# places to overnight Avebury/Pewsey



## djDrew (Oct 20, 2016)

Hi... Does anyone know of any safe and secluded places of beauty to wildcamp in a t4 Holdsworth Villa ht overnight in and around Vale of Pewsey or anywhere heading north to Avebury ?


----------



## didds (Oct 20, 2016)

I would guess that the railway station car park would probably suffice overnight at pewsey, but I confess I don't know if its 24 hour payment or whatever.


There's a car park behind/adjacent to the post office building centrally, and one by the Co-op supermarket also pretty central. (highly recommend the Shed micro pub if you get the chance incidentally!).
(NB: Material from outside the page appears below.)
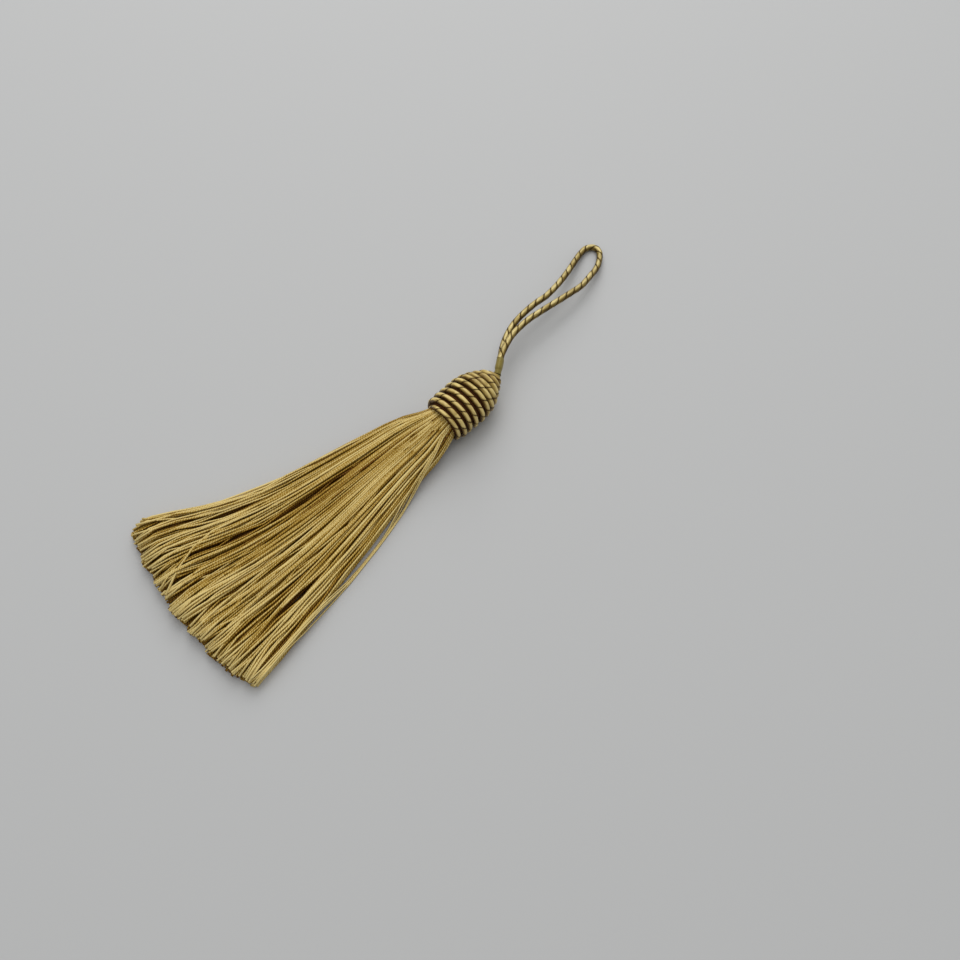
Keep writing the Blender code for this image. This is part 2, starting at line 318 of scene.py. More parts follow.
def binding_path(path, lengths, side, rise, radius, pitch, start):
    """The helix that a binding thread follows in its groove, and the cord's middle beside it: it
    turns once round the cord each pitch, from the start, a share of a turn."""
    wanted = np.arange(0, lengths[-1], pitch / BINDING_STEPS)
    turn = -2 * math.pi * (wanted / pitch - start)
    middle, across, upward = (at_lengths(wanted, lengths, rows) for rows in (path, side, rise))
    radius = np.interp(wanted, lengths, np.broadcast_to(np.ravel(radius), len(lengths)))[:, None]
    out = np.cos(turn)[:, None] * across + np.sin(turn)[:, None] * upward
    return middle + radius * out, middle


def add_binding(name, path, side, rise, radius, pitch, thread_radius, threads=1):
    """Fine dark threads wound in the grooves of a bound cord, evenly spaced round it."""
    points, quads, ends, maps = [], [], [], []
    for number in range(threads):
        start = (0.5 + number) / threads
        thread, middle = binding_path(path, run_length(path), side, rise, radius, pitch, start)
        heading = unit(np.gradient(thread, axis=0))
        across = unit(np.cross(unit(thread - middle), heading))
        upward = np.cross(heading, across)
        grid = tube_grid(thread, across, upward, thread_radius, BINDING_SIDES)
        grid[..., 2] = np.maximum(grid[..., 2], 0)
        first = number * grid.shape[0] * BINDING_SIDES
        points.append(grid.reshape(-1, 3))
        quads.append(tube_faces(len(thread), BINDING_SIDES, first))
        ends += tube_ends(len(thread), BINDING_SIDES, first)
        maps.append(tube_map(run_length(thread), BINDING_SIDES, 2 * math.pi * thread_radius))
    points, quads, maps = (np.concatenate(parts) for parts in (points, quads, maps))
    return add_piece(name, points, quads, ends, maps, np.zeros(len(points)), dark_binding)


def silk(
    name, bright, middle, deep, roughness, streak, stretch, bump, twist=None,
    sheen=0.08, specular=0.28, metallic=0.0,
):
    """A silk finish on the piece's own map: noise drawn out along the filaments, of a streak's
    width, shifts the colour between the bright, the middle and the deep one and lifts the surface.
    A twisted yarn adds slanting ridges a twist apart. The value named shade on each point takes the
    colour from bright (0) to deep (1). It carries painted shade, where the silk lies against other
    silk, lies in a groove or turns away from the lamps, painted light at the skirt's cut end, and
    tones that differ by chance, so the middle and deep colours are the colours of that painted
    shade as well as of the darker tones."""
    material = bpy.data.materials.new(name)
    material.use_nodes = True
    nodes, links = material.node_tree.nodes, material.node_tree.links
    shader = nodes["Principled BSDF"]
    shader.inputs["Roughness"].default_value = roughness
    shader.inputs["Metallic"].default_value = metallic
    shader.inputs["Specular IOR Level"].default_value = specular
    shader.inputs["Sheen Weight"].default_value = sheen
    shader.inputs["Sheen Roughness"].default_value = 0.4
    shader.inputs["Sheen Tint"].default_value = (1.0, 0.88, 0.70, 1)
    place = nodes.new("ShaderNodeUVMap")
    place.uv_map = "weave"
    scale = nodes.new("ShaderNodeMapping")
    scale.inputs["Scale"].default_value = (1 / streak, 1 / (streak * stretch), 1)
    streaks = nodes.new("ShaderNodeTexNoise")
    streaks.inputs["Scale"].default_value = 1.0
    streaks.inputs["Detail"].default_value = 2.0
    links.new(place.outputs["UV"], scale.inputs["Vector"])
    links.new(scale.outputs["Vector"], streaks.inputs["Vector"])
    height = streaks.outputs["Fac"]
    if twist:
        slant = nodes.new("ShaderNodeMapping")
        slant.inputs["Rotation"].default_value = (0, 0, TWIST_SLANT)
        ridges = nodes.new("ShaderNodeTexWave")
        # At a scale of 1 the ridges of this texture lie pi / 10 apart.
        ridges.inputs["Scale"].default_value = math.pi / 10 / twist
        ridges.inputs["Distortion"].default_value = 4.0
        ridges.inputs["Detail"].default_value = 1.0
        blend = nodes.new("ShaderNodeMix")
        blend.inputs["Factor"].default_value = TWIST_SHARE
        links.new(place.outputs["UV"], slant.inputs["Vector"])
        links.new(slant.outputs["Vector"], ridges.inputs["Vector"])
        links.new(height, blend.inputs["A"])
        links.new(ridges.outputs["Fac"], blend.inputs["B"])
        height = blend.outputs["Result"]
    carried = nodes.new("ShaderNodeAttribute")
    carried.attribute_name = "shade"
    spread = nodes.new("ShaderNodeMapRange")
    spread.inputs["From Min"].default_value = STREAK_NOISE[0]
    spread.inputs["From Max"].default_value = STREAK_NOISE[1]
    spread.inputs["To Min"].default_value = STREAK_SHIFT
    spread.inputs["To Max"].default_value = -STREAK_SHIFT
    total = nodes.new("ShaderNodeMath")
    total.operation = "ADD"
    total.use_clamp = True
    colour = nodes.new("ShaderNodeValToRGB")
    colour.color_ramp.elements[0].color = (*bright, 1)
    colour.color_ramp.elements[1].color = (*deep, 1)
    colour.color_ramp.elements.new(0.5).color = (*middle, 1)
    lift = nodes.new("ShaderNodeBump")
    lift.inputs["Strength"].default_value = bump
    lift.inputs["Distance"].default_value = STREAK_LIFT
    links.new(height, spread.inputs["Value"])
    links.new(spread.outputs["Result"], total.inputs[0])
    links.new(carried.outputs["Fac"], total.inputs[1])
    links.new(total.outputs["Value"], colour.inputs["Fac"])
    links.new(colour.outputs["Color"], shader.inputs["Base Color"])
    links.new(height, lift.inputs["Height"])
    links.new(lift.outputs["Normal"], shader.inputs["Normal"])
    return material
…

Pewsey is pretty quiet generally and TBH on the fringes of the village/town you can probably park up with little hassle on a road.

caveat - I've never o/nighted there cos I only live 12 miles away!

Most of the country lanes around  there are fairly narrow so you probably won't have much chance of just finding a pull in TBH...  

There is a business park just to the SE of pewsey on the A345 towards Devizes, which may provide a bit of quiet also. 

The coopers arms has a large car park - you could always call in advance to see if for the price of a couple of pints you could kip over.

If you leave Pewsey on the road that leads to Alton barnes, you will start to climb a longish hill/incline...  a ways up there on thwe right hand side there is an open field entrance (opposite a 5 bar gate ointo a LHS field).  there is certainly room to pull over in here for the night

Google Maps

Google Maps

I can't really think of anywhere in the immediate avebury area...  the car parking at silbury hill has no o/nighting signs (FWTW?), and at west  kennet long barrow layby you are right on the A4 - I wouldn't overnight there, and the roads either very busy or very cramped. There's a large layby/pull in opposite the waggon and horses pub at beckhampton but whilst its largish, it is right on the A4 - not dangerously so but close enough for noise.

Google Maps

But...  if you travel along the A4 west from beckhampton roundabout towards calne towards the top of the hill there is a pull in on the left which has a lot of space.  Its off the road .  Its adjacent to gallops so in the monriing you may get to see some strings ride out from the racing stables down by the roundabout. I really have no idea if its gets used for nefarious nighttime activities...  its downside as an o/nighing spot is probably because its so close to the A4 still.

Google Maps

Google Maps

Hope that gives you some ideas.  I do know the area reasonably well as I cycle around it all the time, and used to do a milk round in and around Pewsey. ...  but I never need to overnight so never look for anywhere.  Sorry i can;t be aof any inside knwoedge actuall been there done that help.

Pewsey vale is lovely though ...  ooo...  you may find a pull over at Pewsey Wharf maybe...  out by the K&A canal..
https://www.google.co.uk/maps/place...a9e719d281906bd!8m2!3d51.3484374!4d-1.7744166

There is a pub restaurant there though so maybe its all "private" car parking now?




good luck

didds


----------



## Luckheart (Oct 21, 2016)

Roundway Hill Devizes near the Devizes white horse.


----------



## didds (Oct 21, 2016)

Luckheart said:


> Roundway Hill Devizes near the Devizes white horse.



yep...  devzies isn;t far from either pewsey or avebury if the OP didn't mind the extra little drive to get there. 

do be aware tyhat the roundway hill location does see people up there at all hours for various reasons though AIUI.  *cough*

didds


----------